BY GEOFF BOUCHER, MAY 11, 2008
Republished with permission of the Los Angeles Times.
RANDY NEWMAN HAS MADE a career out of melodic skepticism and deadpan rhythm, but he sounded genuinely stunned the other day when he was told that this year is the 25th anniversary of “I Love L.A.” “What is that? I don’t believe it. I can’t believe it. Can it really be a quarter of a century?”
There are few songs that echo in L.A. quite like Newman’s winking civic anthem, which manages to be both sunny and subversive at the same time with its “big nasty redhead” cruising the boulevard. “Hey,” Newman protested, “I meant ‘nasty’ in the very best sense of the word.”
The song’s small moments are sardonic, but the big ones are pure fun: It towers with 1980s ballpark synthesizers and then thumps its chest with a shout-along in the chorus: “I love L.A.! WE LOVE IT!” Like Newman’s earlier hit “Short People,” it remains a career- defining anthem no matter how big or deep his sophisticated songbook gets.
“I’ve tried at times to get rid of it, but I always take it back,” the 64-year-old composer said. “There are other songs I have done that I think are more meaningful to me, but, hey, I’ll take it. And I think people do get the irony of the song. Maybe not when they’re driving 70 miles an hour down the freeway in a convertible or singing it at a playoff game. But they get the tone. People are smiling when they sing it, and I think they’re smiling for the right reasons.”
Look at that mountain
Look at those trees
Look at that bum over there, man
He’s down on his knees
The L.A. native wrote it as an answer to historical smugness toward the West Coast. “There was this whole New York glamour thing — you know, leaning against a lamppost singing ‘This Town.’ I kind of hate that stuff.” So in the early 1980s, when pal Don Henley suggested he write an L.A. song, Newman decided to turn the tables.

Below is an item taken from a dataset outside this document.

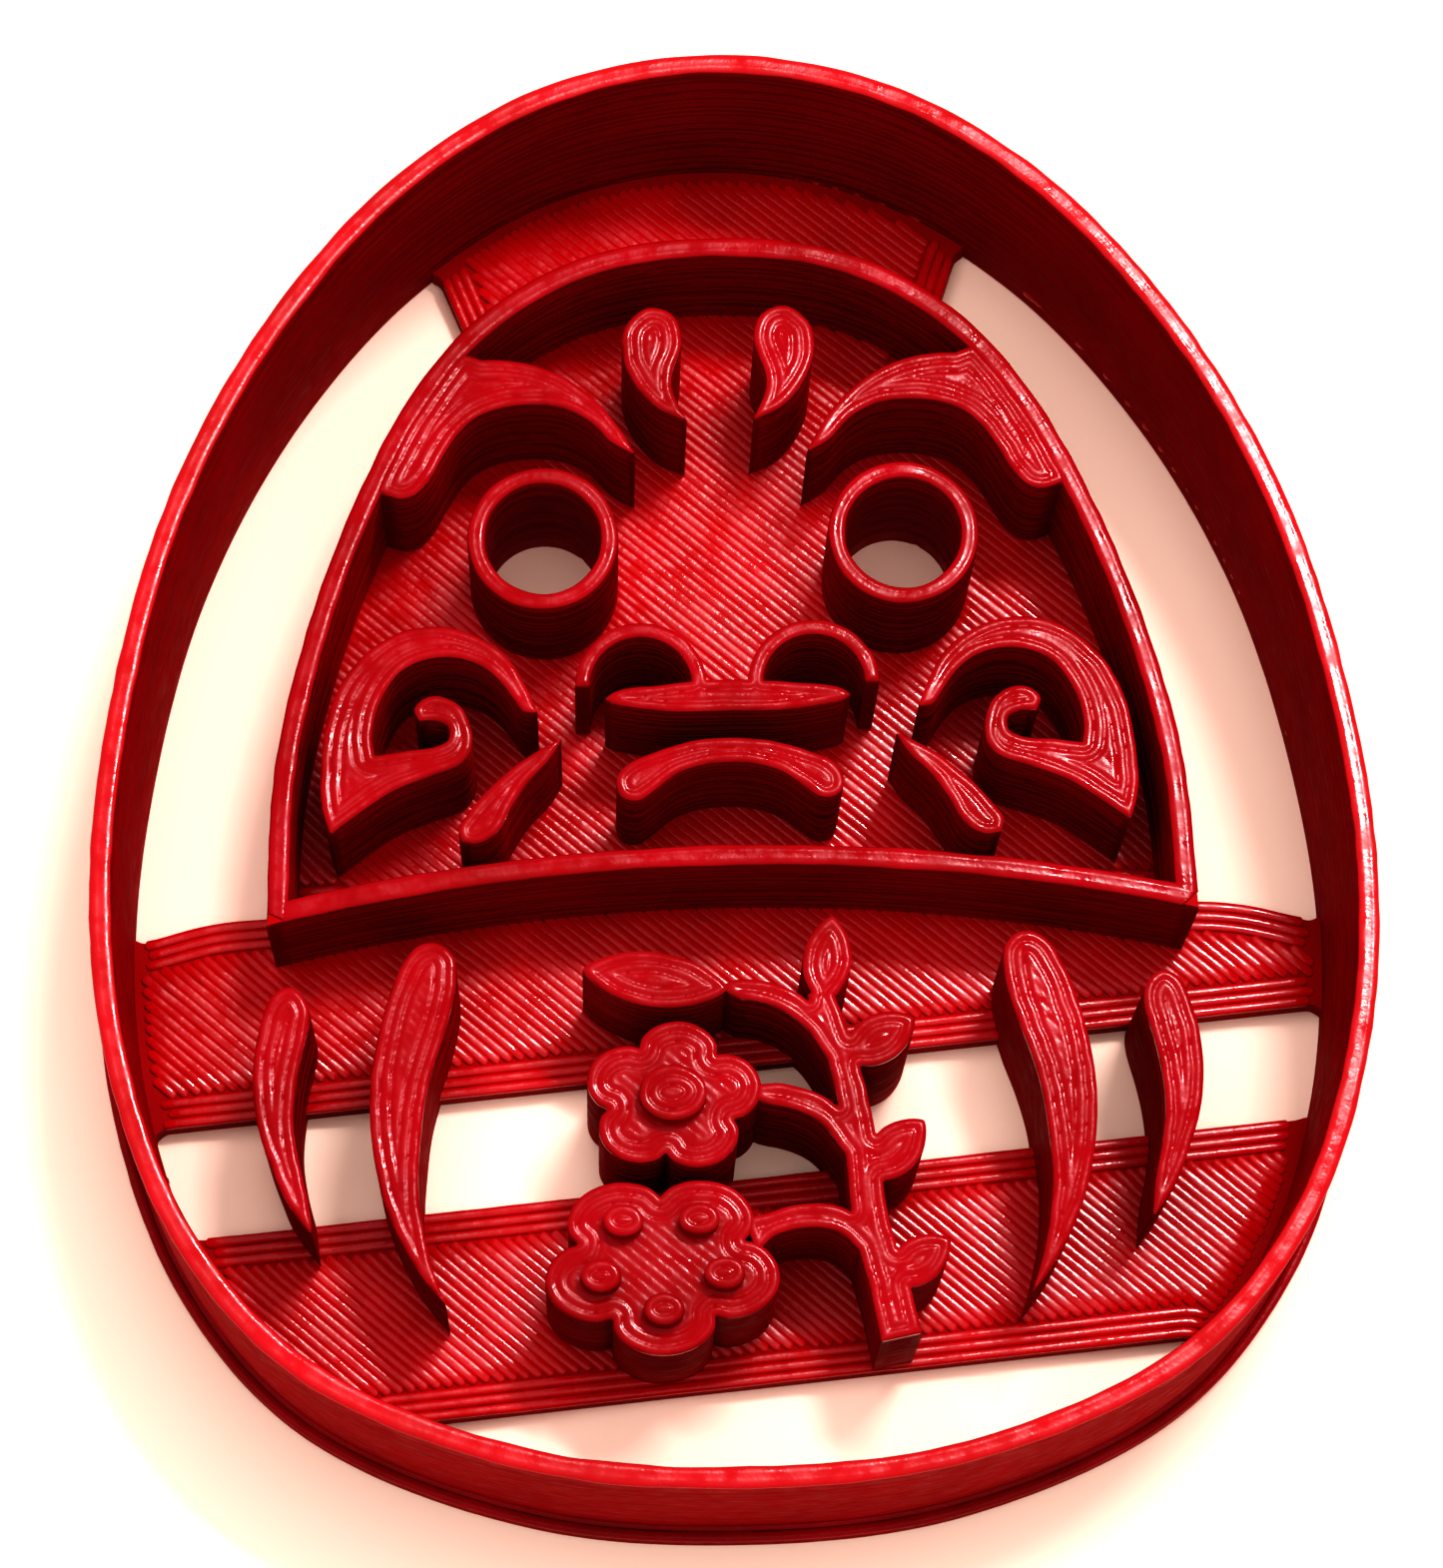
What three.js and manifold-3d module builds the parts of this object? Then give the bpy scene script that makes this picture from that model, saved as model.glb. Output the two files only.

“It started forming in my head, really, as an answer to ‘The Lady Is a Tramp’ ” — at that point, Newman, who was sitting at his piano, played a few notes from the Rodgers and Hart standard — “There’s the line, ‘She hates California, it’s cold and it’s damp,’ and I just flipped it around for the opening lines.”
Hate New York City
It’s cold and it’s damp
And all the people dressed like monkeys
Let’s leave Chicago to the Eskimos
“The song is basically saying that this not a bad place to live. If I wrote it now, I think it would pretty much be the same. I might add some lines about the traffic. It’s so much worse now. I’d still be in the convertible, but I wouldn’t moving as fast.”